Town of Bernau im Schwarzwald
One thing that is very different between Switzerland and Germany is the addition of solar panels to German roofs. While Germany has embraced this low-impact source of energy, Switzerland has been slow to the change, citing that it wants to preserve the look and feel of existing towns. While I appreciate Switzerland’s dedication to its heritage, I applaud Germany’s progression.
Enough of the villages – back to the farmland!
I eventually joined up with the main road to Titisee and the traffic that flowed along it. It was not a place that encouraged passing, so I sat in my place and waited for the ride to end. I was looking forward to parking the bike in the small resort town, wandering down to the lakeside and enjoying something cold to drink before heading home.
In the spring of 2011 Dan and I had made an unrelated trip to Freiburg (DE) and I had a day to myself. I took advantage of the time (but not the weather – it was a dreary spring day) and took the train to Titisee. It was well before the summer crowds would show up and I enjoyed the almost empty town. Not so today! Because I’d arrived by train previously I hadn’t realized how convoluted the roads were and I essentially rode through the town before I realized what had happened, and there was no way back short of doing a giant loop back out on the motorway. I took refuge in a nearby parking lot and walked into the town. I was still a couple of blocks from the shore when I gave up. There were too many people and the sun too hot. I sat down in some shade and had some snacks and water before going back to the bike.
On the train ride of 2011 I had seen the tortured roadway that ran between Titisee and Freiburg. I was curious to see it from the pavement instead of railcar and asked the GPS to route me home that way. The traffic out of Titisee was bad but there was no where safe to pass.

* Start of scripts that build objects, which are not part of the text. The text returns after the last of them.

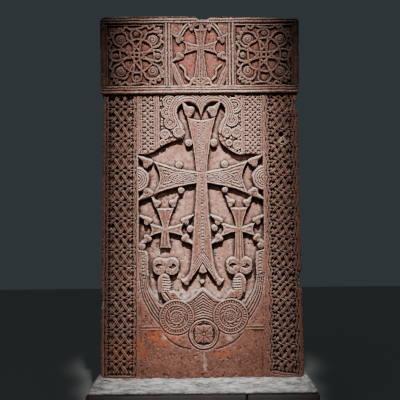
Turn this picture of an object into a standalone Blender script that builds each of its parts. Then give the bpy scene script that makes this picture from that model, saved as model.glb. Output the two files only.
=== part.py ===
"""A carved cross-stone of red tuff: one tall slab with its cornice, bedded in mortar on a low plinth of two blocks.

The slab's front is a relief. Every ornament on it is drawn as a stroke, a disc or a closed shape on a
drawing of the face in millimetres, x from the axis and z up from the line where the mortar ends. The
drawing is then laid on the stone at the sizes below, so a wider or taller stone keeps its composition.
"""
import math

import bmesh
import bpy
import numpy as np
from mathutils.geometry import delaunay_2d_cdt

# Driving sizes, in metres
STONE_WIDTH = 1.120  # at the foot, where the slab is widest
STONE_HEIGHT = 1.988  # from the mortar to the highest point of the cornice
STONE_DEPTH = 0.240
CORNICE_FORWARD = 0.016  # how far the cornice's foot stands in front of the slab
CORNICE_LEAN = 0.010  # how much further its top stands
RECESS_DEPTH = 0.036  # the niche behind the three crosses
KNOT_DEPTH = 0.009  # the pits of the knotwork borders
PANEL_DEPTH = 0.013  # the sunk fields of the cornice
SLAB_BEDDING = 0.060  # how deep the slab's foot sits in the mortar
PLINTH_MARGIN_SIDE = 0.080  # how far the plinth stands out beyond the slab's foot
PLINTH_MARGIN_FRONT = 0.090
PLINTH_HEIGHT = 0.160
PLINTH_JOINT = 0.240  # the joint between the plinth's two blocks, right of the axis
PLINTH_HOLLOW = 0.007  # how far its split faces fall back between their edges
MORTAR_FLOOR = 0.022  # mortar under the slab
MORTAR_SIDE_RISE = 0.026  # how much higher the mortar creeps at the slab's sides
MORTAR_LIP = 0.016  # the mortar's upright edge on the plinth
MORTAR_SETBACK = 0.010  # bare plinth round the mortar
MORTAR_COLLAR = 0.012  # how steeply the mortar ends against the slab
BACK_HOLLOW = 0.006  # the unevenness of the slab's rough back
BACK_TAPER = 0.005  # how much each side draws in towards the back
CLEARANCE = 0.0003  # between solids that touch
PLINTH_WIDTH = STONE_WIDTH + 2 * PLINTH_MARGIN_SIDE
PLINTH_DEPTH = STONE_DEPTH + 2 * PLINTH_MARGIN_FRONT

# The drawing of the face, in millimetres
DRAWING_HEIGHT = 1988.0
MERGED = 3.0  # points of the drawing that lie closer than this become one
AXIS_X = 5.0  # the carver's axis lies a little right of the slab's middle
CORNICE_Z = 1560.0
CORNICE_STEP = 4.0
HALF_FOOT = 560.0
DRAWING_WIDTH = 2 * HALF_FOOT
HALF_NECK = 533.0
HALF_CORNICE = 545.0
FIELD_HALF = 346.0  # between the borders

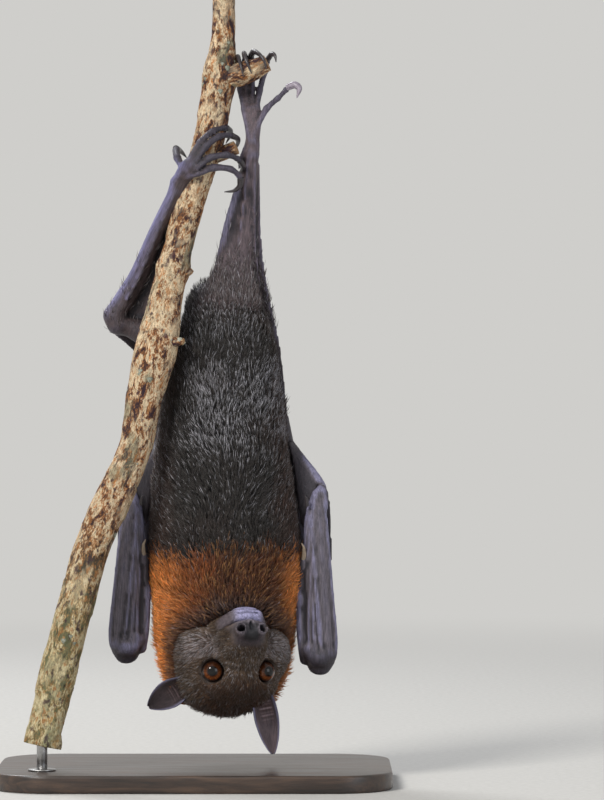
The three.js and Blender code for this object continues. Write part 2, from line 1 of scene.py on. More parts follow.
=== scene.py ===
"""A life-size fruit bat, a dark flying fox with a russet collar, hanging head down from a branch.

The CAD model is the frame. One skin is grown from rounded shapes inside it, in millimetres of the bat's own
frame, and a coat of small solid tufts is laid over the skin. The bat's own left is at low x.
"""
import logging
import math
from collections.abc import Iterator, Sequence
from dataclasses import dataclass, field
from enum import Enum

import bpy
import mathutils.kdtree
import numpy as np
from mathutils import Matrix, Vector


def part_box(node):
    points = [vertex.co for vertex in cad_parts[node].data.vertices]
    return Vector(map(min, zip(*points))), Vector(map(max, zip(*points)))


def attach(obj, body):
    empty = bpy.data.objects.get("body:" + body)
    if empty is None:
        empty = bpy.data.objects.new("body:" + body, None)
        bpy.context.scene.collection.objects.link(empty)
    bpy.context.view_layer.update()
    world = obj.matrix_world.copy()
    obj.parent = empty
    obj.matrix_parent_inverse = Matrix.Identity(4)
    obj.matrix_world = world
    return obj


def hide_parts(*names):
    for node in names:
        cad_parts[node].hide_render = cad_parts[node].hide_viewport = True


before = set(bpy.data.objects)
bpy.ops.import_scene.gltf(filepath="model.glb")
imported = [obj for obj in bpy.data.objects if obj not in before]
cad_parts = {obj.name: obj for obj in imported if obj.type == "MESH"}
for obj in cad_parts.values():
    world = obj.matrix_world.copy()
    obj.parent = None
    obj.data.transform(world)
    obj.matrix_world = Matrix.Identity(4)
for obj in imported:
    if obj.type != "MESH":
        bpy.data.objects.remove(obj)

LOG = logging.getLogger("fruit_bat")
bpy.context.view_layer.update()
TRUNK_X = 17.0  # the trunk's middle plane in the part's frame, in millimetres
MILLIMETRE = 0.001
FAR = 40.0  # a distance that counts as outside everything

Rows = Sequence[Sequence[float]]
Rings = Sequence[tuple[float, float]]


# ---- small sums ---------------------------------------------------------------------------------


def unit(vectors: np.ndarray) -> np.ndarray:
    """The same directions, one long."""
    return vectors / np.maximum(np.linalg.norm(vectors, axis=-1, keepdims=True), 1e-9)


def ease(values: np.ndarray, start: float, end: float) -> np.ndarray:
    """Zero before start, one after end, and a smooth rise between them."""
    share = np.clip((values - start) / (end - start), 0, 1)
    return share * share * (3 - 2 * share)


def blend(first: np.ndarray, second: np.ndarray, share: np.ndarray) -> np.ndarray:
    """Rows of first turned into rows of second by a share for each row."""
    share = np.asarray(share)[..., None]
    return first * (1 - share) + second * share


def station_rows(stations: Rows) -> np.ndarray:
    """Stations as an array, where a row without a half depth takes its half width for it."""
    return np.array([[*row, row[3]] if len(row) == 4 else list(row) for row in stations], float)


def thread(stations: Rows, fine: int) -> np.ndarray:
    """Draws a smooth curve through stations.

    Args:
        stations: rows of any width, the place first and sizes after it.
        fine: steps from one station to the next.

    Returns:
        The rows of the finer curve.
    """
    rows = np.asarray(stations, float)
    ends = np.vstack([2 * rows[0] - rows[1], rows, 2 * rows[-1] - rows[-2]])
    steps = np.arange(fine) / fine
    found = []
    for i in range(1, len(ends) - 2):
        before, here, there, after = ends[i - 1:i + 3]
        for t in steps:
            found.append(0.5 * (2 * here + (there - before) * t
                                + (2 * before - 5 * here + 4 * there - after) * t * t
                                + (3 * here - before - 3 * there + after) * t ** 3))
    found.append(rows[-1])
    return np.array(found)


def linear(red: float, green: float, blue: float) -> np.ndarray:
    """A colour written as on a paint card, 0 to 255, as light amounts."""
    share = np.array([red, green, blue]) / 255
    return np.where(share <= 0.04045, share / 12.92, ((share + 0.055) / 1.055) ** 2.4)


def paint(red: float, green: float, blue: float) -> np.ndarray:
    """A dataclass field that holds a colour, written as for linear."""
    return field(default_factory=lambda: linear(red, green, blue))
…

Eventually the road opened up and included a passing lane, letting me by the campers and trailering vehicles in front of me. The road was so steep and turns so sharp that in one instance, it actually folded back and under itself.
The road compresses at the Wutach Gorge, an incredibly narrow rift in the mountains that the Wutach River races through. The road had been hacked into the cliffs, while the rail lines simply cut through the rock via a tunnel. Over it all stood a life-size bronze statue of an elk. I had caught only the slightest glimpse of it in 2011, and even this time it snuck up on me.
At the bottom of the gorge the landscape opened up into wide farmlands and fields of corn. I was pleased to see the tassels on the corn – almost time for local harvests! And then I re-routed the GPS to put me back into the mountains.
I’ve never seen one of these before (photo below) and can only guess at its use. To expand upon the photo: there’s a metal cistern of sorts at the top of the hill, the tower looked to be at least 150 years old, and at the base of the tower there was a narrow stone-lined channel leading away. I’m guessing that it was a type of vertical mill, where the water was dropped straight down in order to provide the head needed to power some sort of machinery. If anyone has actual knowledge, please let me know!
Shortly after here I was ready to just get home. My seat wasn’t comfortable and I’m having trouble with my Shoei helmet. I would be happy to get off the bike for today. I set the GPS to take me directly home but in the meantime, I was content with the continued fantastic roads.
Something that I’ve noticed in Germany, Switzerland and France is how they treat their utility towers. I really don’t know what they keep inside of them, but they’re always tastefully done and blend well into the landscape.
A mannequin inviting riders to stop for their “Biker Menu”
Almost two dozen storks landed in this field as I approached.
It was a good day, but I know that I’ve touched on just the tip of the Black Forest iceberg.